The initiative was announced in response to an open letter penned by the founders of Sweden's Spotify on Tuesday, arguing that if housing, tax and education policies did not evolve, they and other entrepreneurs would be forced to grow their businesses in other cities instead.
 
"After many polite meetings and a more recent Startup Manifesto, there doesn't seem to be much hope of change on the horizon," says the Facebook invitation to the protest, which is being organised by the Sthlm Tech Meetup group, led by US entrepreneur Tyler Crowley.
 
He told The Local that he hoped the demonstration would make global headlines.
 
"The meetings are in private; this is an opportunity to do something more visual and it creates more of a sense of urgency," he said.
 
"Spotify's letter is not a threat, they are making a statement on behalf of every startup in our eco system.
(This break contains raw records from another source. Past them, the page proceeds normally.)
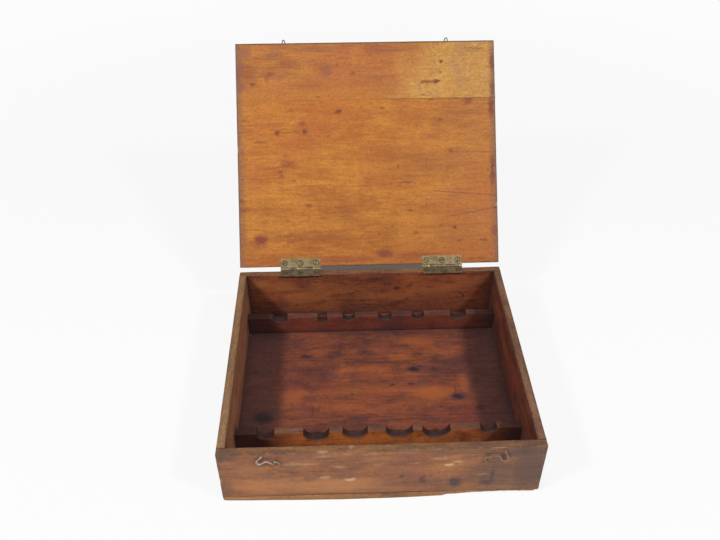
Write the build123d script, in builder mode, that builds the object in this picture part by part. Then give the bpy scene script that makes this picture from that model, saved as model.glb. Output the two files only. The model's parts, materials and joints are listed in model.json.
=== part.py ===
from build123d import *
import os
from math import acos, asin, atan2, cos, degrees, hypot, radians, sin, sqrt

os.makedirs("parts", exist_ok=True)

# Shallow wooden tool chest with a hinged lid, two notched tool racks and two wire hooks.
# Origin at the centre of the underside, +X to the right, +Y to the back, +Z up, millimetres.
# The lid stands open, as it was photographed.

# Chest
chest_width = 325.0
chest_depth = 280.0
chest_height = 75.0
front_wall_thickness = 9.0
rear_wall_thickness = 8.0
side_wall_thickness = 9.0
bottom_thickness = 7.0
front_bottom_board_depth = 100.0
outer_edge_round = 1.0

# Lid
lid_thickness = 9.0
front_lid_board_depth = 72.0
lid_gap = 0.3
lid_open_angle = 129.2

# Tool racks: each notch is its place along the rack as a share of the length, its width and its depth
rack_thickness = 9.5
rack_height = 25.5
front_rack_setback = 50.0
rear_rack_setback = 23.0
front_rack_notches = [
    (0.106, 18.8, 9.5),
    (0.283, 27.6, 13.0),
    (0.418, 27.3, 10.5),
    (0.572, 29.3, 11.5),
    (0.702, 30.1, 13.0),
    (0.884, 18.1, 7.5),
]
rear_rack_notches = [
    (0.130, 18.5, 7.5),
    (0.301, 11.0, 8.0),
    (0.409, 15.0, 7.0),
    (0.556, 16.0, 7.5),
    (0.690, 15.0, 7.0),
    (0.855, 20.0, 8.0),
]
notch_edge_round = 1.0

# Butt hinges
hinge_length = 50.0
hinge_leaf_depth = 10.5
hinge_leaf_thickness = 1.2
hinge_knuckles = 5
knuckle_radius = 2.5
knuckle_gap = 0.3
hinge_pin_radius = 1.2
hinge_pin_clearance = 0.05
hinge_pin_setback = 2.9
left_hinge_inset = 50.7
right_hinge_inset = 47.0

# Hinge screws
screw_head_radius = 3.2
screw_shank_radius = 1.4
screw_point_length = 2.0
screw_slot_width = 0.9
screw_slot_depth = 0.7
screw_inset = 4.6
screw_spacing = 19.5
chest_screw_length = 12.0
lid_screw_length = 7.0
left_chest_slots = [15, 80, -10]
left_lid_slots = [35, -50, 70]
right_chest_slots = [-20, 65, 30]
right_lid_slots = [-40, 10, 85]

# Nails
nail_head_radius = 1.1
nail_head_thickness = 0.9
nail_shank_radius = 0.7
nail_point_length = 2.4
nail_length = 25.0
wall_nails_per_corner = 3
wall_nail_margin = 12.0
bottom_row_nails = 4
bottom_row_margin = 24.0
front_board_side_nails = 2
rear_board_side_nails = 3
front_side_nail_margin = 35.0
rear_side_nail_margin = 50.0
seam_nail_margin = 16.0
rack_nail_spacing = 11.0

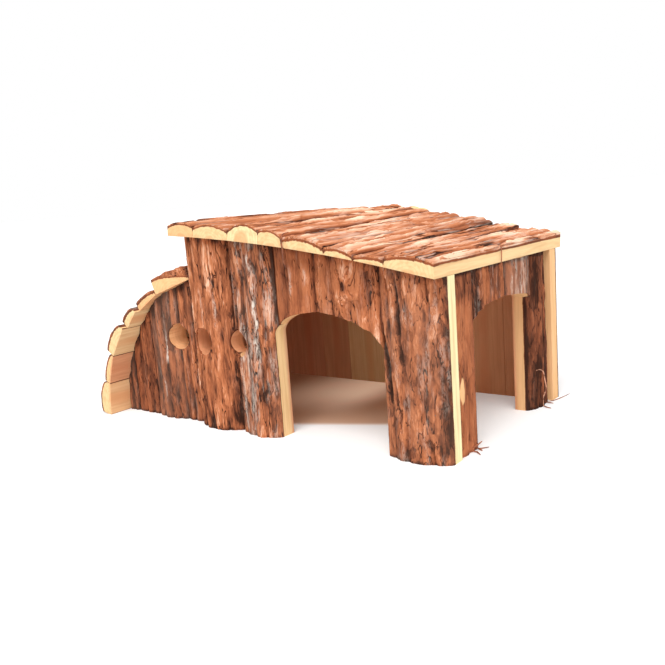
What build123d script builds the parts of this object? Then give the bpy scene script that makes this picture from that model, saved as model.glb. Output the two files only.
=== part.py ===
from build123d import *
import math
import os

# A small pet's hideaway, nailed together from half-round slabs with the bark left on.
# All sizes are millimetres. x runs along the front wall, y from front to back, z up.
# Working zero is on the ground, at the step where the cabin meets the lean-to, midway
# between the front and back walls. At the end the pieces move to the outline's centre.

# Cabin
cabin_length = 262.6
inner_depth = 176.4
wall_height_left = 174.6
wall_height_right = 138.4
roof_bow = 5.2
joint_gap = 0.3

# Bark: each slab has a bark height at its left edge, crown and right edge, and the shares
# of its width where long furrows run. Between two furrows the bark swells into a ridge.
furrow_depth = 1.3
ridge_rise = 0.5

# Roof slabs from the left end. The last one takes what is left of the length.
# The crown's height also has a share at the back, because a log is seldom sawn parallel
# to its axis.
roof_left_overhang = 2.8
roof_front_overhang = 28.8
roof_back_overhang = 25.8
roof_widths = (31.6, 40.6, 33.6, 23.6, 41.6, 26.8, 26.4)
roof_barks = (
    (8.5, 12.5, 9.5, (0.56,)),
    (8.5, 12.5, 8.0, (0.30, 0.64)),
    (8.0, 15.5, 10.5, (0.40, 0.74)),
    (11.0, 13.0, 8.5, (0.48,)),
    (7.5, 10.8, 6.0, (0.28, 0.52, 0.79)),
    (5.5, 7.4, 3.5, (0.42, 0.72)),
    (3.5, 6.4, 6.0, (0.34, 0.66)),
    (8.0, 12.5, 11.6, (0.24, 0.47, 0.76)),
)
roof_back_shares = (0.96, 1.1, 1.13, 1.37, 1.43, 2.0, 1.92, 1.05)

# Front wall slabs. The lean-to's edge slab and the corner post take what is left.
front_lean_outer_width = 32.6
front_lean_inner_width = 41.0
front_lean_strip_width = 23.0
front_tall_width = 54.0
front_lintel_left_width = 41.0
front_barks = {
    "front_lean_edge_slab": (6.0, 9.0, 7.0, (0.55,)),
    "front_lean_outer_slab": (7.0, 9.5, 7.5, (0.38, 0.71)),
    "front_lean_inner_slab": (8.0, 14.0, 9.0, (0.27, 0.58, 0.80)),
    "front_lean_strip": (8.5, 11.0, 8.5, (0.46,)),
    "front_tall_slab": (11.5, 22.5, 12.0, (0.23, 0.46, 0.77)),
    "front_door_post": (12.0, 22.5, 12.0, (0.17, 0.42, 0.68)),
    "front_lintel_left": (11.0, 17.0, 11.0, (0.36, 0.67)),
    "front_lintel_right": (11.0, 19.0, 12.0, (0.33, 0.61, 0.84)),
    "front_corner_post": (13.0, 22.0, 12.0, (0.16, 0.39, 0.72)),
}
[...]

We are the future of the economy. Spotify is the poster child."
 
Almost 400 entrepreneurs had already expressed their interest in attending the protest by Wednesday lunchtime.
 
The event is set to take place on May 11th between 10am and 11am.
 
 
Sweden’s current Social Democrat-Green coalition has recently promised to set aside 5.5 billion kronor ($665m) for various housing projects across the country in what Finance Minister Magdalena Andersson described as the "biggest housing political investment in 20 years in Sweden". 
 
However critics argue that a complex rental market which requires residents to wait for years to get their hands on price-controlled properties will continue to have a strong negative impact on immigrants and foreign entrepreneurs working in Sweden. As well as missing out on the 'queuing points' racked up by locals during their teenage years in order to get their own rentals when they leave home, newcomers often lack the connections to find reasonably priced sublets or flat shares.
 
Last year German startup CupoNation told The Local that the Stockholm housing crisis had forced it to ditch plans to set up an office in Stockholm after it failed to find homes for its employees.
 
Crowley said he also knew of plenty of other young businesses in the UK and US that would like to move to the Swedish capital, following months of buzz about the startup scene, but had decided against it due to the housing crisis.
 
"The rent control issue is going to determine whether or not the city can be the best it can be, or whether we all move to Berlin," he argued.
 
"Everyone is getting excited about wanting to come and join our amazing city but they can't. They [the politicians] are limiting growth."
 
Crowley also said that he strongly agreed with Spotify's call for Sweden to allow employees to be given stock options in companies.
 
"It feels like the most Swedish thing of all, to share and collaborate (...) So I don't f**ing get it. Stock options are the life blood of innovation in America."